Directions for this task:
The listing below is to be output in its exact form.

Material:
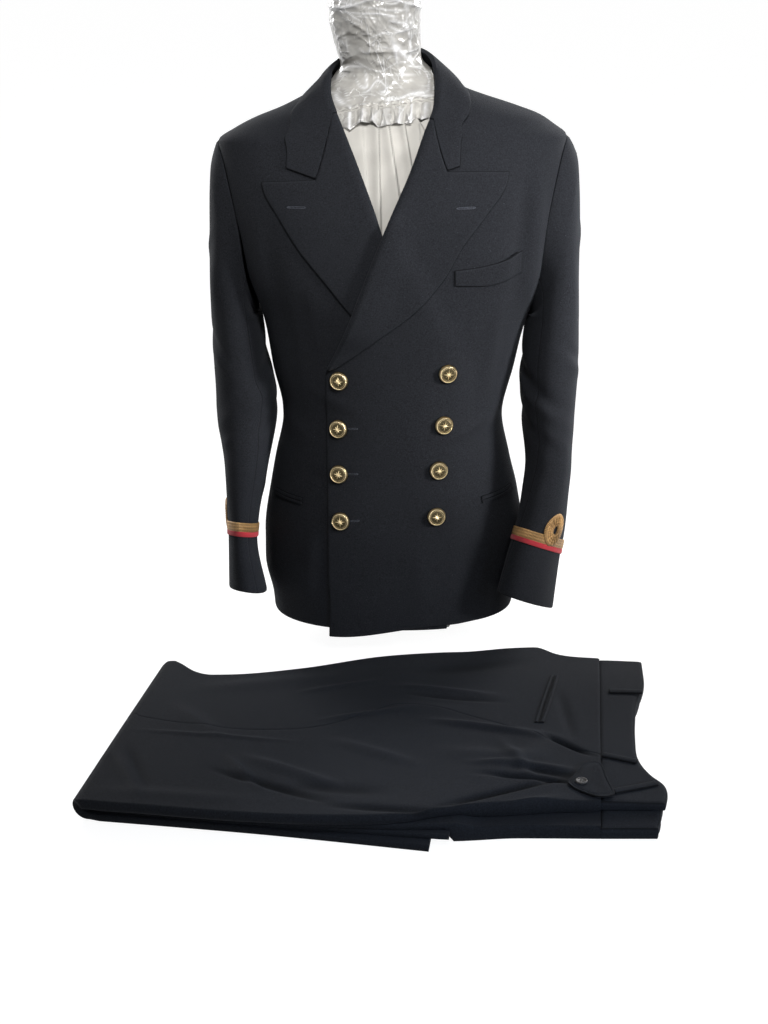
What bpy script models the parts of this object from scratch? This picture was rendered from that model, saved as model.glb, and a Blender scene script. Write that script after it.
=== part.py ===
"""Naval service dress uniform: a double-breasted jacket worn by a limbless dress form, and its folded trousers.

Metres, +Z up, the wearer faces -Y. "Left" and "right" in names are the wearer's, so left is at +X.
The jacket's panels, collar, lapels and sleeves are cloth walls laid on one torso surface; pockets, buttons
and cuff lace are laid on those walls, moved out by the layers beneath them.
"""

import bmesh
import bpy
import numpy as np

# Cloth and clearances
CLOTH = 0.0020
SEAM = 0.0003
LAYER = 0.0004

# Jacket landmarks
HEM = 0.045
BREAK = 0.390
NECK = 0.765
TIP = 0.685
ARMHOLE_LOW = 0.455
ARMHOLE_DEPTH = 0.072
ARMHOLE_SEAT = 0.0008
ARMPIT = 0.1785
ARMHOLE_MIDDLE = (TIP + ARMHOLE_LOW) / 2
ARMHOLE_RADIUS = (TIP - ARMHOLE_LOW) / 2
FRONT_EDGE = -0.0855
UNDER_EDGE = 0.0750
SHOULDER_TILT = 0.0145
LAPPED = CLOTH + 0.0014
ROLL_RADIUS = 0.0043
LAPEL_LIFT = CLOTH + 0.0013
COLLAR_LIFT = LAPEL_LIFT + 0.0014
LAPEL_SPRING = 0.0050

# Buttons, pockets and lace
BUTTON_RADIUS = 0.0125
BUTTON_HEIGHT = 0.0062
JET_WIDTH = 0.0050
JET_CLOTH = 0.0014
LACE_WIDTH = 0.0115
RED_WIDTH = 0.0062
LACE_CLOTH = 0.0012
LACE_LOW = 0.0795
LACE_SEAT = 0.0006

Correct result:
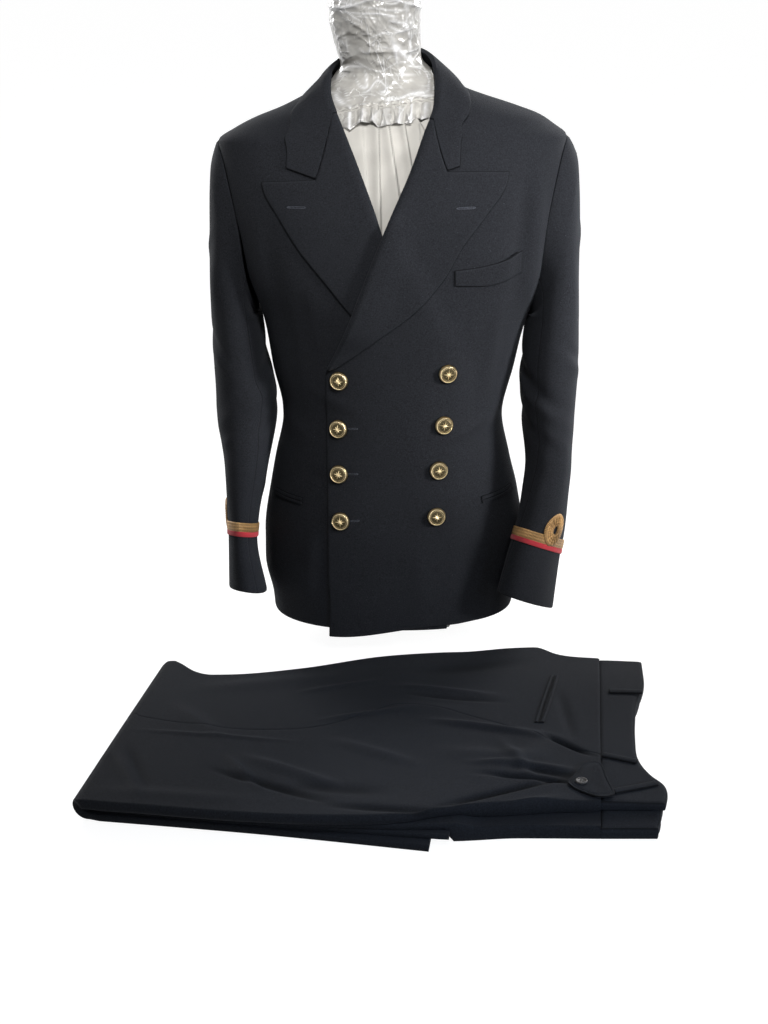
What bpy script models the parts of this object from scratch? This picture was rendered from that model, saved as model.glb, and a Blender scene script. Write that script after it.
=== part.py ===
"""Naval service dress uniform: a double-breasted jacket worn by a limbless dress form, and its folded trousers.

Metres, +Z up, the wearer faces -Y. "Left" and "right" in names are the wearer's, so left is at +X.
The jacket's panels, collar, lapels and sleeves are cloth walls laid on one torso surface; pockets, buttons
and cuff lace are laid on those walls, moved out by the layers beneath them.
"""

import bmesh
import bpy
import numpy as np

# Cloth and clearances
CLOTH = 0.0020
SEAM = 0.0003
LAYER = 0.0004

# Jacket landmarks
HEM = 0.045
BREAK = 0.390
NECK = 0.765
TIP = 0.685
ARMHOLE_LOW = 0.455
ARMHOLE_DEPTH = 0.072
ARMHOLE_SEAT = 0.0008
ARMPIT = 0.1785
ARMHOLE_MIDDLE = (TIP + ARMHOLE_LOW) / 2
ARMHOLE_RADIUS = (TIP - ARMHOLE_LOW) / 2
FRONT_EDGE = -0.0855
UNDER_EDGE = 0.0750
SHOULDER_TILT = 0.0145
LAPPED = CLOTH + 0.0014
ROLL_RADIUS = 0.0043
LAPEL_LIFT = CLOTH + 0.0013
COLLAR_LIFT = LAPEL_LIFT + 0.0014
LAPEL_SPRING = 0.0050

# Buttons, pockets and lace
BUTTON_RADIUS = 0.0125
BUTTON_HEIGHT = 0.0062
JET_WIDTH = 0.0050
JET_CLOTH = 0.0014
LACE_WIDTH = 0.0115
RED_WIDTH = 0.0062
LACE_CLOTH = 0.0012
LACE_LOW = 0.0795
LACE_SEAT = 0.0006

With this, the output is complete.